As counter-intuitive as it may seem, different versions of the truth, when tailored to different business decisions, generally are beneficial to a company's overall fortunes. Fortunately, it is not prohibitively expensive to craft a flexible CDI solution. In fact, direct marketers have been doing just this for the past quarter century. For example:

Catalogers such as LL Bean routinely mail millions of catalogs at a time. Often, these mailings are composed of prospect "rental lists" and customer "segments." It is not unusual for rental lists and customer segments to number in the hundreds. Typically, a large percentage of the corresponding records will appear several times across these lists and segments. These "duplicates" have to be identified and "purged" so that multiple catalogs do not get mailed into the same household.

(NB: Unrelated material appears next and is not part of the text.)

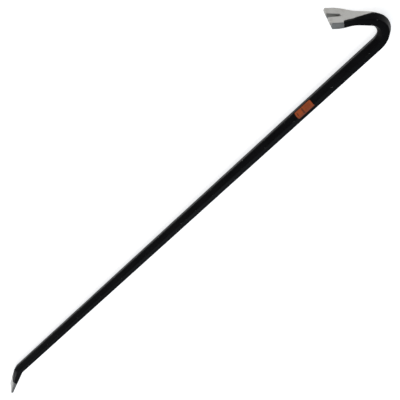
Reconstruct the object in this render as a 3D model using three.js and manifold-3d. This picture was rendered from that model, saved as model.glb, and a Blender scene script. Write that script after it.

It is industry-standard for the software that performs these sorts of "merge/purges" to operate with several simultaneous over-kill and under-kill parameters. For example:

Most catalogers maintain a small suppression file of high-risk individuals who should not be contacted under any circumstances. Some are fraud artists. Others have threatened to initiate legal action if they are ever mailed again. Typically, these suppression files are run with parameters that result in very aggressive over-kill compared with the other areas of the merge/purge. This is because, in contrast to the alternative, it is infinitely cheaper to fail to contact a handful of legitimate, "over-killed" prospects or customers.

In short, direct marketing firms learned long ago that flexible CDI, implemented with care, is much less expensive than single-version-of-the-truth CDI. Now, it is time for the rest of industry to embrace this reality.